The Irony of Living for Other People's Expectations

There’s a strange exhaustion that comes from trying to be
relevant in places where you were never meant to belong. The kind of weariness
that drains not just your body, but your soul — because deep inside, you know
you’re fighting a losing battle. But you keep going, don’t you? Hoping,
praying, trying harder, just to be seen. To be enough.
And yet — what a painful irony — trying to live up to other people’s expectations often makes you invisible to yourself.
Let me say this:
Remove your expectations from people and you’ll take away their power to hurt you.
Because wherever your attention goes… your power follows. And if your attention
is on being accepted, being noticed, being liked — you’re handing over your
peace to people who didn’t even ask for it.

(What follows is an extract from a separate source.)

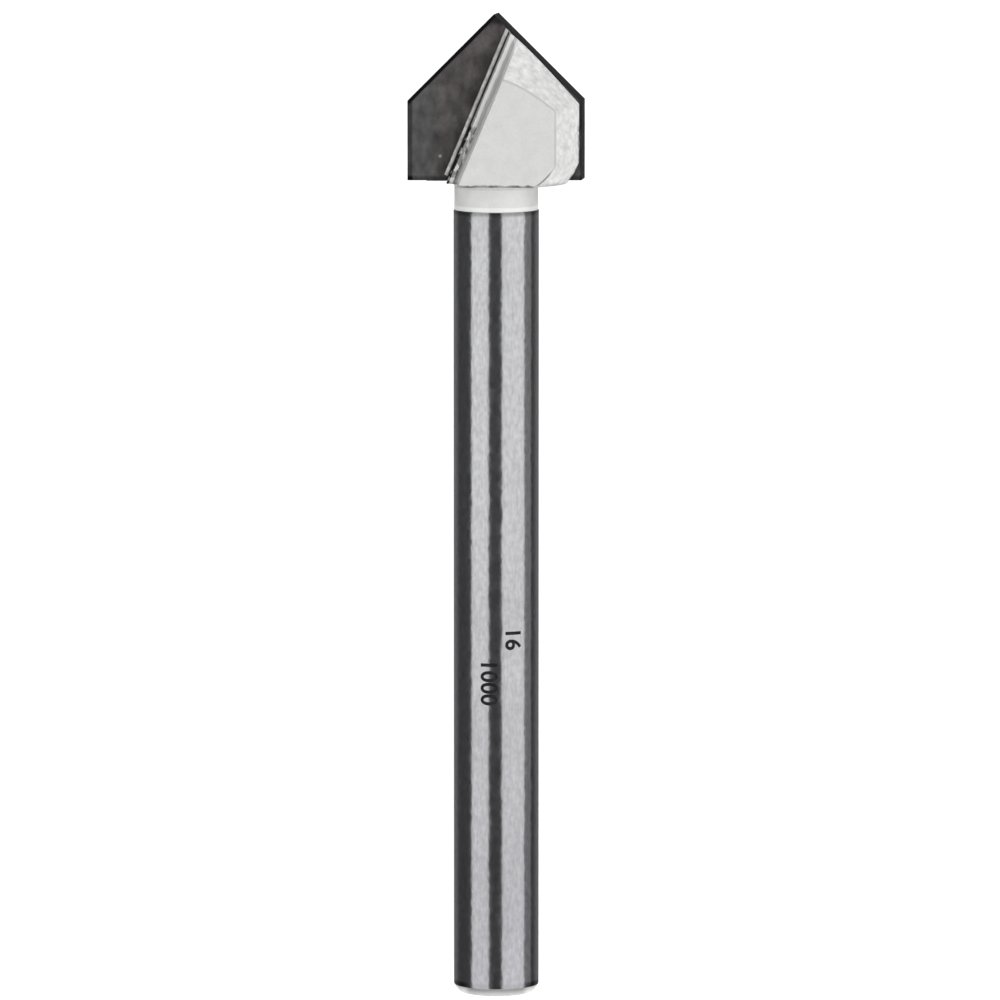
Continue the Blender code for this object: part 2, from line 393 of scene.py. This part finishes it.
def steel_profile(sizes):
    """The turned blank, from the top of the head down to the shank's end face."""
    profile = head_profile(sizes, sizes.flank_apex)
    collar = sizes.collar_diameter / 2
    shank = sizes.shank_diameter / 2
    fillet = sizes.collar_fillet
    for turn in quarter(8):
        profile.append(
            (collar + fillet * (1 - math.sin(turn)), sizes.shoulder - fillet * (1 - math.cos(turn)))
        )
    profile += [
        (collar, sizes.shank_length),
        (shank, sizes.shank_length - (shank - collar)),
        (shank, sizes.end_chamfer_height),
        (shank - sizes.end_chamfer, 0),
        (0, 0),
    ]
    return profile


def flank_tool(sizes, index):
    """All that is ground off one cheek's top: half the space above the shoulder, less a cone."""
    reach = sizes.reach
    top = sizes.flank_apex + reach
    tool = block("flank_tool", (-reach, -reach, sizes.shoulder), (reach, 0, top))
    height = 2 * reach / math.tan(sizes.point_angle / 2 - sizes.flank_steeper)
    deselect()
    bpy.ops.mesh.primitive_cone_add(
        vertices=ROUND_STEPS,
        radius1=2 * reach,
        radius2=0,
        depth=height,
        location=(-sizes.flank_side_shift, sizes.flank_back_shift, sizes.flank_apex - height / 2),
    )
    combine(tool, settle(named("flank_cone")))
    return settle(tool, half_turn(index))


def flute_tool(sizes, index, floor, wall_offset, fillet):
    """A slanted block over one flute, with a fillet between its floor and its wall."""
    reach = sizes.reach
    below = 2 * reach
    above = (sizes.flank_apex - sizes.plate_bottom) / math.cos(sizes.flute_slant)
    tool = block("flute_tool", (-2 * reach, -reach, -below), (0, -floor, above))
    if fillet:
        with edit_mode():
            select_edges(
                lambda edge: all(
                    math.hypot(end.co.x, end.co.y + floor) < SAME_POINT for end in edge.verts
                )
            )
            bpy.ops.mesh.bevel(offset=fillet, segments=24, profile=0.5)
    foot = Matrix.Translation((-sizes.flute_foot - wall_offset, 0, sizes.plate_bottom))
    return settle(tool, half_turn(index) @ foot @ Matrix.Rotation(sizes.flute_slant, 4, "Y"))


def model_steel_body(sizes):
    """Shank, collar and head, turned from one bar and then milled and ground."""
    body = turned("steel_drill_body", steel_profile(sizes))
    reach = sizes.reach
    for index in range(2):
        flat = block(
            "flat_tool",
            (-reach, -reach, sizes.shoulder - reach),
            (reach, -sizes.flat_distance, sizes.flank_apex + reach),
        )
        combine(body, settle(flat, half_turn(index)))
        combine(body, flank_tool(sizes, index))
        combine(body, flute_tool(sizes, index, sizes.plate_half, 0, sizes.flute_fillet))
    slot = block(
        "slot_tool",
        (-reach, -sizes.slot_half, sizes.slot_floor),
        (reach, sizes.slot_half, sizes.flank_apex + reach),
    )
    combine(body, slot)
    soften(body, sizes.edge_softness)
    return body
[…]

Everyone has a life to live. But those with empty, chaotic
lives often find comfort in tampering with others’. They project their
negativity, push their insecurities, and create illusions of standards that
must be met — as if your life needs their stamp of approval to matter.
Eh! If someone truly believes certain standards must be met,
then let them practice them — for their own good, not yours.
Living by someone else’s measure is like watering a garden
in the dark, hoping a stranger passes by in daylight and says, “Well done.” You
give up your life for applause that may never come. Worse still, most of the
people you’re trying so hard to impress don’t even have you on the second page
of their priority list. You're barely a footnote.
And the saddest part?
They don’t even see you.
They don’t notice the tears you hide behind your makeup.
They don’t feel the sleepless nights, the anxious days, the silent screams
behind every smile.
Because they're too busy living their own lives.
Here’s the truth — when you start living yourself,
when you embrace who you are in your rawest form, you will attract the kind of
people who see you as enough. People who don’t require explanations or
performances. People who just get it. And get you.
You are under no obligation to meet anyone’s expectations.
Do what’s right because you believe it’s right. Care because you
genuinely care — not because someone demanded it.
You don’t need someone holding your hand through every
chapter of your life. Sometimes, the growth is in walking alone. In trusting
yourself. In becoming your own compass. In setting standards based on your
truth, not someone else’s fiction.
Yes, you’ll stumble. Yes, you’ll get it wrong. But if you’re
following your intuition — those stumbles will become stepping stones, not stop
signs. They’ll shape you into someone wiser, bolder, freer.
Grow into the version of you that speaks truth to yourself —
even when every voice around you screams for you to conform. Even when it feels
easier to shrink than to shine.
Make decisions. Stop making excuses. Learn new things.
Refuse to settle for mediocrity just because it’s safe, or familiar, or
accepted.
It takes guts to stand alone.
But it’s worth it.
And no — you don’t have to apologize for being you.
Trying too hard to live up to other people’s expectations is
not a virtue — it’s a silent thief. It steals your energy, your confidence,
your joy. It clouds your vision, so much that you miss the people who already
love the real you — the unfiltered you.
So let go.
Breathe.
Reclaim your relevance — on your own terms.